Cannes 2017: A Gentle Creature, film review – Nightmarish vision of hell in the heart of Russia

This film from Ukrainian director Sergei Loznitsa has only an ironic link to its title
Ordeal: Vasilina Makovtseva
David Sexton21 November 2017

A Gentle Creature is a short story by Dostoevsky, narrated by a middle-aged pawnbroker whose misunderstood teenage wife has committed suicide by jumping out of a window. Robert Bresson’s 1969 adaptation, Une Femme Douce, was his first colour film.

This film from Ukrainian director Sergei Loznitsa has only an ironic link to its title. This gentle woman — played by Vasilina Makovtseva almost silently, with a clenched, enduring face — takes us on a nightmarish voyage into the bottomless pit of the Russian Federation, or perhaps just of eternal Russia herself. She lives alone in remote, impoverished countryside, working as a night guard at a primitive petrol station. One day, a parcel of necessities that she has sent to her husband, imprisoned in Siberia for murder, is returned to the post office without explanation, her first of many utterly frustrating — let’s not say Kafkaesque — struggles with brutally dismissive bureaucrats.

She sets off to take the parcel herself to the prison. The train is full of grotesque, singing drunks, obsessed with Russia’s wartime greatness. “Let’s drink to our great mission — to our enormous suffering.”

She can’t find out what has happened to her husband. Everybody she meets in the degraded prison town is a horror: the taxi driver, the prison staff, the obese brute of a woman who drags her off to her vile lodging house, the leering pimp who sizes her up, the corrupt police, the near-satanic local gang boss, even the hapless old lady who tries to run a human rights group. No one helps her: all have sinister tales of killings and body disposal to tell.

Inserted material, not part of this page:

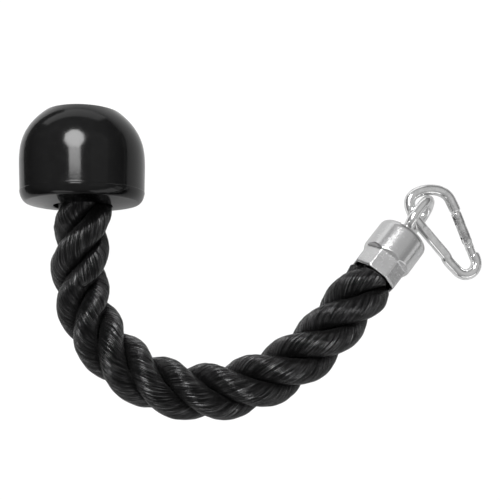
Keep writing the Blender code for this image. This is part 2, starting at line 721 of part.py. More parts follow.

In a Twin Peaks-style fantasia, there’s a grand hearing in which all the people she has met pledge help but it suddenly turns into violent gang-rape. Then she wakes up in the packed station waiting room, full of sleeping wretches, and it starts all over again. Krotkaya is a vision of hell, conducted with the horrible brio of an angry parody by Shostakovich. A shocker here at Cannes.